By the time Commission Chair Ashlee Hofberger asked whether anyone opposed a second facility, no one did. That was the clearest moment of unanimity in two hours of discussion.

The emerging consensus, as Hofberger summarized it:

  1. Proceed with Bay Center renovations,
  2. Build an adjacent flex/event center designed for weekday conventions and weekend sports,
  3. Continue negotiating a public-private partnership for a second ice sheet, and
  4. Task the city with addressing parking and transportation—potentially through a parking garage at the long-vacant Tech Park and federal transportation grants.

County Administrator Wes Moreno said he needed formal direction from the commission on the type and scope of the facilities, after which his procurement team could determine whether the path forward is an RFI, an RFP, or some combination.

  • He gently deflated a proposal to have something ready by the May 7th committee meeting, suggesting June was a more realistic target given the coordination required between county and city staff.

Mayor Reeves offered to work with Moreno and City Manager David Stafford to draft the guardrails that had emerged from Thursday’s discussion and bring them back to both bodies for confirmation before moving to formal procurement.

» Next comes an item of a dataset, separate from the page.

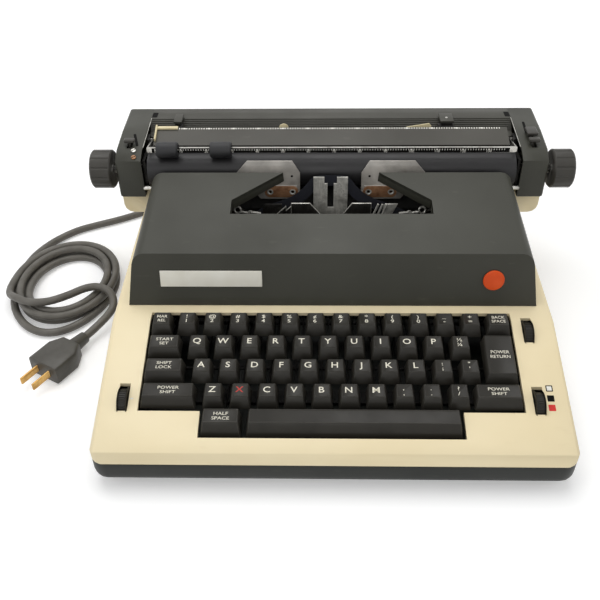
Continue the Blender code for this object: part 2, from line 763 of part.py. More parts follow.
def make_base_pan():
    """The dark tray under the shell, with its rounded lower edge."""
    top = SEAM_Z - SEAM_GAP
    pan = box("base_pan", (-BODY_HALF_WIDTH, BODY_FRONT_Y, PAN_BOTTOM_Z),
              (BODY_HALF_WIDTH, BODY_REAR_Y, top))
    round_edges(pan, along_axis(2), BODY_CORNER, 4)
    round_edges(pan, lambda a, b: max(a.z, b.z) < PAN_BOTTOM_Z + GAP, PAN_EDGE, 3)
    inside = box("inside", (-BODY_HALF_WIDTH + SHELL_WALL, BODY_FRONT_Y + SHELL_WALL,
                            PAN_BOTTOM_Z + PAN_FLOOR),
                 (BODY_HALF_WIDTH - SHELL_WALL, BODY_REAR_Y - SHELL_WALL, top + OVERRUN))
    round_edges(inside, along_axis(2), BODY_CORNER - SHELL_WALL, 4)
    round_edges(inside, lambda a, b: max(a.z, b.z) < PAN_BOTTOM_Z + PAN_FLOOR + GAP,
                PAN_EDGE - SHELL_WALL, 2)
    cut(pan, inside)
    hole = turned("exit_hole", [(0.0, OVERRUN), (RELIEF_ROOT_RADIUS + GAP, OVERRUN),
                                (RELIEF_ROOT_RADIUS + GAP, -OVERRUN), (0.0, -OVERRUN)],
                  RELIEF_STEPS, "Y", (CORD_EXIT_X, BODY_REAR_Y, CORD_EXIT_Z))
    cut(pan, hole)
    return finish(pan, "base_dark")


def make_feet():
    """Four rubber feet under the corners of the pan."""
    profile = [(0.0, PAN_BOTTOM_Z - GAP), (FOOT_RADIUS, PAN_BOTTOM_Z - GAP),
               (FOOT_RADIUS, PAN_EDGE / 3), (FOOT_RADIUS - PAN_EDGE / 4, 0.0), (0.0, 0.0)]
    for label, side in (("left", -1), ("right", 1)):
        for end, y in (("front", FOOT_FRONT_Y), ("rear", FOOT_REAR_Y)):
            foot = turned(f"foot_{end}_{label}", profile, FOOT_STEPS, "Z", (side * FOOT_X, y, 0.0))
            finish(foot, "rubber")


def shelf_height(y):
    """Height of the shell's upper face under the cover, at a place along Y."""
    slope = (SIDE_DECK_Z - DECK_BACK_Z) / (SIDE_DECK_Y - DECK_BACK_Y)
    return DECK_BACK_Z + (y - DECK_BACK_Y) * slope


def cover_outline(inset):
    """Side view of the top cover, or of its hollow when inset is a wall."""
    low = shelf_height(COVER_FRONT_Y) if inset == 0.0 else SEAM_Z
    rear = COVER_REAR_Y + (OVERRUN if inset else 0.0)
    rear_low = SEAM_Z
    slope = (COVER_REAR_Z - COVER_CREASE_Z) / (COVER_REAR_Y - COVER_CREASE_Y)
    return [
        (COVER_FRONT_Y + inset, low),
        (COVER_CREASE_Y + inset, COVER_CREASE_Z - inset),
        (rear, COVER_CREASE_Z + (rear - COVER_CREASE_Y) * slope - inset),
        (rear, rear_low),
    ]


def draft_sides(target, inset):
    """Lean the side walls of the cover inwards towards the top."""
    low = shelf_height(COVER_FRONT_Y)
    lean = (COVER_BOTTOM_HALF_WIDTH - COVER_TOP_HALF_WIDTH) / (COVER_CREASE_Z - low)
    for vertex in target.data.vertices:
        half = COVER_BOTTOM_HALF_WIDTH - (vertex.co.z - low) * lean - inset
        vertex.co.x = math.copysign(half, vertex.co.x)


def make_top_cover():
    """The dark cover over the type basket, with its opening at the print point."""
    cover = outline("top_cover", cover_outline(0.0), -COVER_BOTTOM_HALF_WIDTH,
                    COVER_BOTTOM_HALF_WIDTH, SIDE_VIEW)
    draft_sides(cover, 0.0)
    hollow = outline("hollow", cover_outline(COVER_WALL), -COVER_BOTTOM_HALF_WIDTH,
                     COVER_BOTTOM_HALF_WIDTH, SIDE_VIEW)
    draft_sides(hollow, COVER_WALL)

    def side_edge(a, b):
        return abs(a.y - b.y) > GAP and min(a.z, b.z) > COVER_CREASE_Z - COVER_WALL - GAP

    round_edges(cover, side_edge, COVER_SIDE_ROUND, 4)
    round_edges(hollow, side_edge, COVER_SIDE_ROUND - COVER_WALL, 3)
    cut(cover, hollow)
    front = COVER_FRONT_Y - OVERRUN
    trim = outline("deck_trim", [
        (front, SEAM_Z - OVERRUN), (front, shelf_height(front) + GAP), (SIDE_DECK_Y, SIDE_DECK_Z + GAP),
        (BED_FRONT_Y, SHELF_Z + GAP), (BED_FRONT_Y, SEAM_Z - OVERRUN)],
        -BED_WING_HALF_WIDTH, BED_WING_HALF_WIDTH, SIDE_VIEW)
    cut(cover, trim)
    opening = outline("opening", [
        (-OPENING_FRONT_HALF_WIDTH, OPENING_FRONT_Y), (OPENING_FRONT_HALF_WIDTH, OPENING_FRONT_Y),
        (OPENING_FRONT_HALF_WIDTH, OPENING_SIDE_Y),
        (OPENING_REAR_HALF_WIDTH, COVER_REAR_Y), (OPENING_REAR_HALF_WIDTH, COVER_REAR_Y + OVERRUN),
        (-OPENING_REAR_HALF_WIDTH, COVER_REAR_Y + OVERRUN), (-OPENING_REAR_HALF_WIDTH, COVER_REAR_Y),
        (-OPENING_FRONT_HALF_WIDTH, OPENING_SIDE_Y)],
        SHELF_Z + OVERRUN, COVER_REAR_Z + OVERRUN, TOP_VIEW)
    cut(cover, opening)
    return finish(cover, "cover_green")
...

  • The goal, he said, is to put something to market in its entirety—buildings, management, and private dollars—rather than designing in isolation and discovering too late what the private sector would have done differently.

The Bay Center has been waiting for this conversation for years. The elected officials who showed up Thursday morning agreed it had waited long enough. The question now is whether the machinery of two governments can move as quickly as the moment demands.